A university has a powerful ability to shape the minds of its students. It must responsibly create a world within its boundaries that approximates its idealistic vision for the world at large. While Yale has done a commendable job fulfilling its mission to provide students with a balanced liberal arts education, in one distinct area the University’s mission statement and the reality of University life do not harmonize. Yale’s campus design contradicts its mission to cultivate a “sympathy of spirit” among its undergraduates, whom the University hopes will “learn to live with those different from themselves, to appreciate their gifts, and to tolerate their flaws — [to be] forced, by proximity, to develop their social and civic skills.” Instead, Yale’s campus design and buildings promote a culture of privilege, exclusivity and segregation antithetical to the University’s mission.

Yale’s built environment reflects a history of Balkanization. The secret societies littered across campus since 1832 display the ideals of exclusivity and privilege most overtly. Cloaked by the massive stone walls of windowless tombs, societies are designed to fortify and protect inhabitants from the 90 percent of Yalies who will never join their ranks. The tombs’ central locations and pristine maintenance indicate their primary significance to the University.

Meanwhile, fraternities at Yale have been relegated to the campus fringe. In 1838, Psi Upsilon, one of Yale’s first fraternities, was founded off of York Street. Over the years, however, the frats have been forced off campus, mostly towards Lake Place (behind the gym and near a public housing development) and Lynwood Street, the dark, dangerous area beyond Pierson. While at many other universities (such as Vanderbilt and Wake Forest) fraternities are housed in centrally located, university-sponsored buildings, the location of Yale’s fraternities emphasizes their peripheral importance and separates them from the rest of Yale.

Other forms of residential and social separation have been literally built into Yale. In 1852, the Sheffield Scientific School began its roughly 100-year tenure at Yale, and with it began 100 years of competition between “Sheff” students and members of Yale College. The degree of rivalry and condescending attitudes between the students prompted one Yale administrator to call the schools “two separate countries on the same planet.”

Despite all of its advantages, the residential college system, begun in the 1930s, also promotes a culture of exclusion at Yale. Students become possessive of their dining halls, gated courtyards and basement amenities as if they have a special right to them. Every college participates in a rivalry, which breeds spiteful competition on the intramural fields. At the most basic level, students may feel that they have less in common with Yalies from different residential colleges, making it harder to form friendships outside of the college.

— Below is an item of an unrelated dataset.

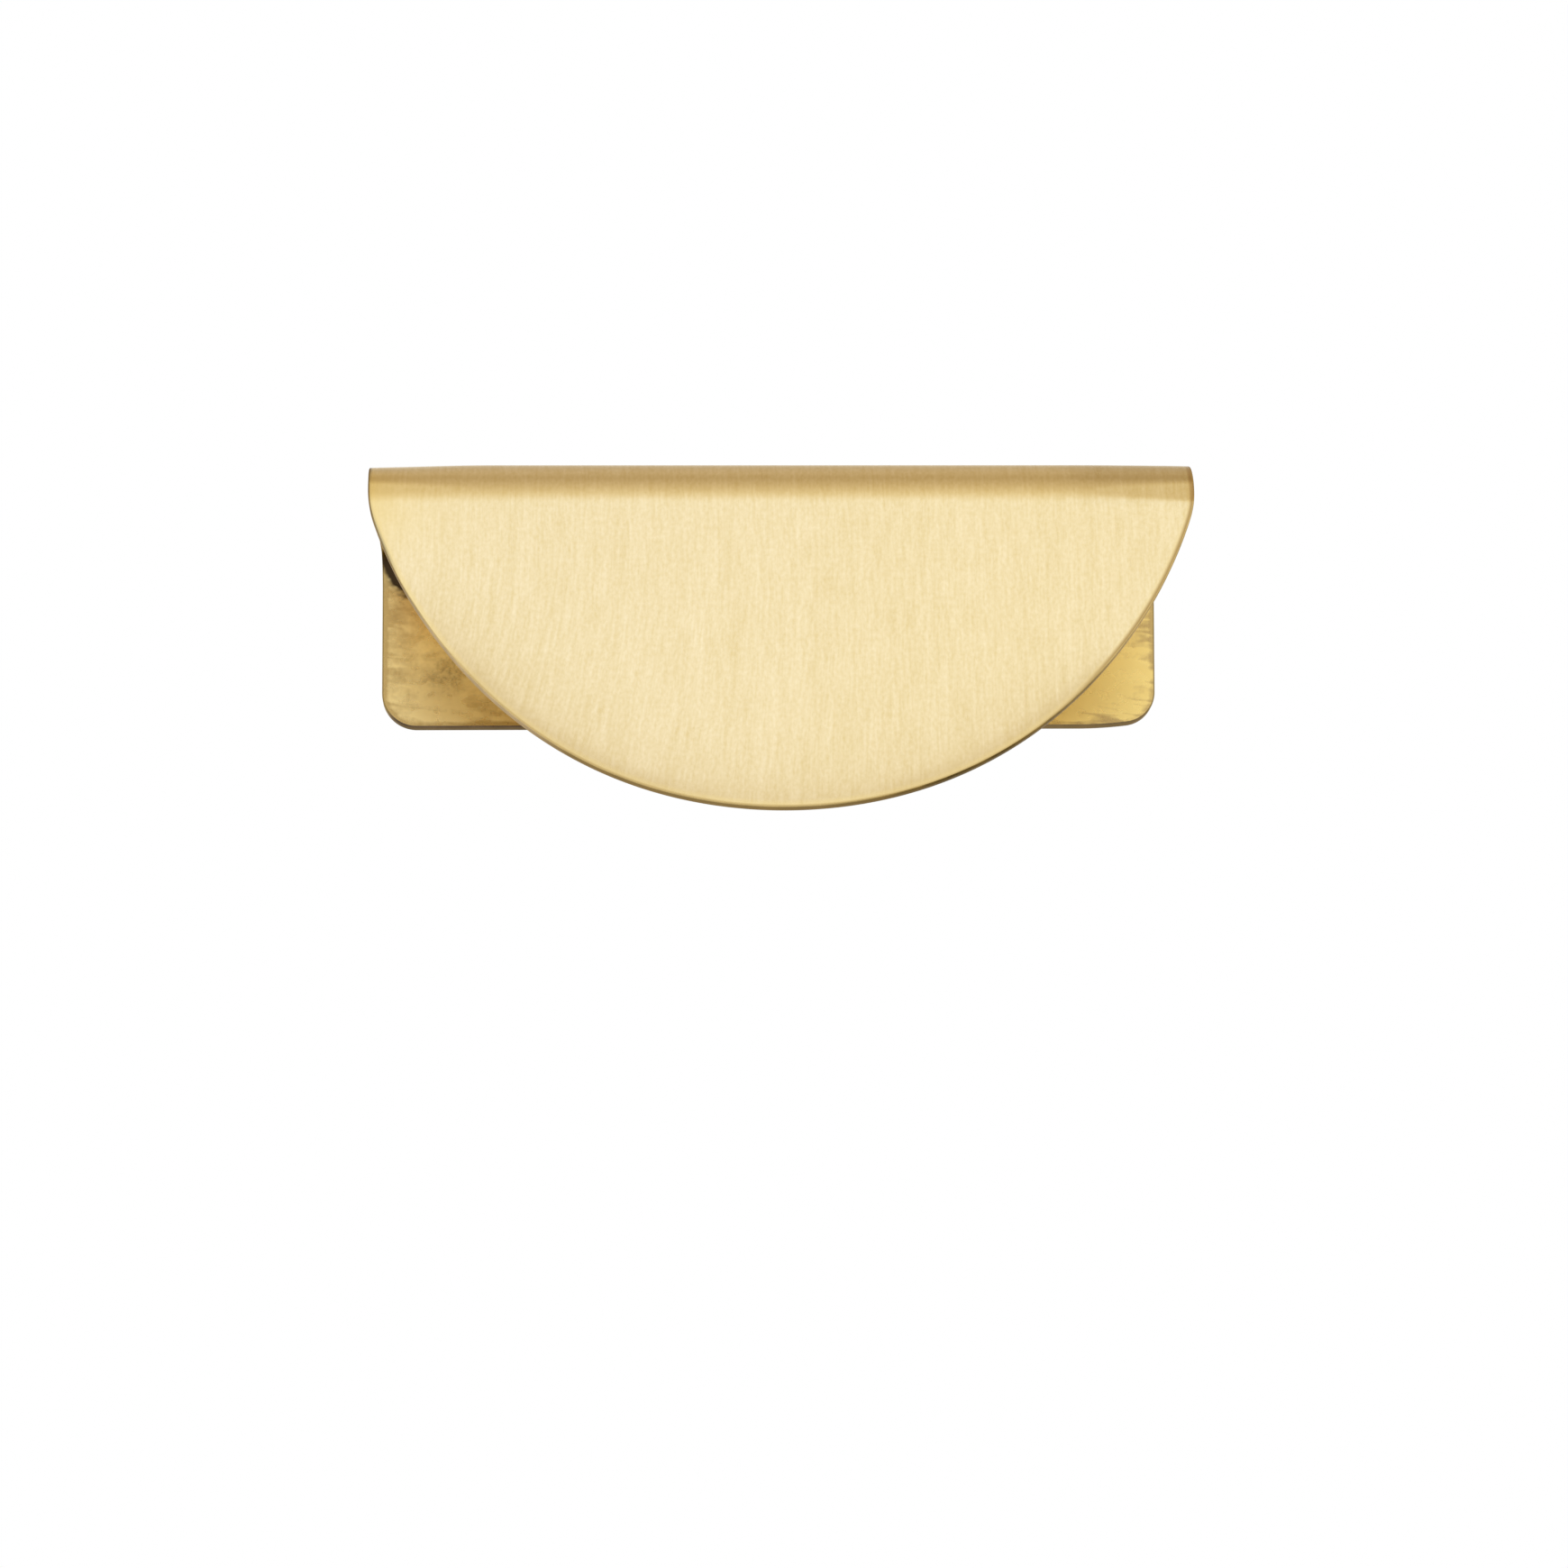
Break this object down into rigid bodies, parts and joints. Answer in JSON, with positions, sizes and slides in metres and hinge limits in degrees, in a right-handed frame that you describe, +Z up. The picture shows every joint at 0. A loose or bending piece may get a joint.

As recently noted by the Committee on Yale College Education, the Yale campus also segregates academic fields. Since the 1950s, the psychologically and literally distant location of Science Hill from Yale dorms has contributed to the serious intellectual divide between humanities and science majors. While the trek up Science Hill discourages students from attending class there, many others decline the voyage to the art buildings on the other side of campus, making it difficult to take classes in both science and art at Yale.

Finally, the location and condition of Yale’s cultural houses betray the lamentable cultural and ethnic division common to Yale. Most cultural houses since their inception in the late 1960s have been exiled to Yale’s dangerous perimeter, much like the fraternities. While white students are often invited to ethnic food parties, cultural shows and speaker events at the houses, many choose not to attend, mainly because of the houses’ distance from dorms. In addition, the houses have a history of maintenance problems (in 1996, for example, the roof of the Asian-American Association collapsed) to which the administration has been slow to respond.

Yale’s disinvestment in its cultural houses and fraternities, the polar locations of its science and art facilities, and the residential college system and secret societies have all contributed to an atmosphere of division and exclusion on campus.

Everyone knows that Yalies are destined for positions of power, ones in which they will have a very real ability to shape the world itself. The decisions that they make will be a reflection upon their time spent at Yale, where they molded their ethical and ideological mindset. Right now, Yale produces graduates who, consciously or not, have lived their critical college years in an atmosphere of intellectual, residential, social and ethnic division, caused by the design of the University’s campus.

If the University really wants to promote a “sympathy of spirit” between all of its students, it must make a concerted effort to change its campus. First, Yale must reinvest in its cultural houses and fraternities. Most importantly, however, I call on Yale administrators to create a true student center where Yalies of every affiliation can come together. Common to most other colleges in the United States, a centrally located student center would be an essential first step towards ending exclusion at Yale. Including meeting spaces, a performance space, entertainment facilities and a kitchen, a student center would promote a culture of inclusivity and integration currently lacking here, mainly thanks to the residential college system of which Yale is so proud.

David Gest is a senior in Silliman College.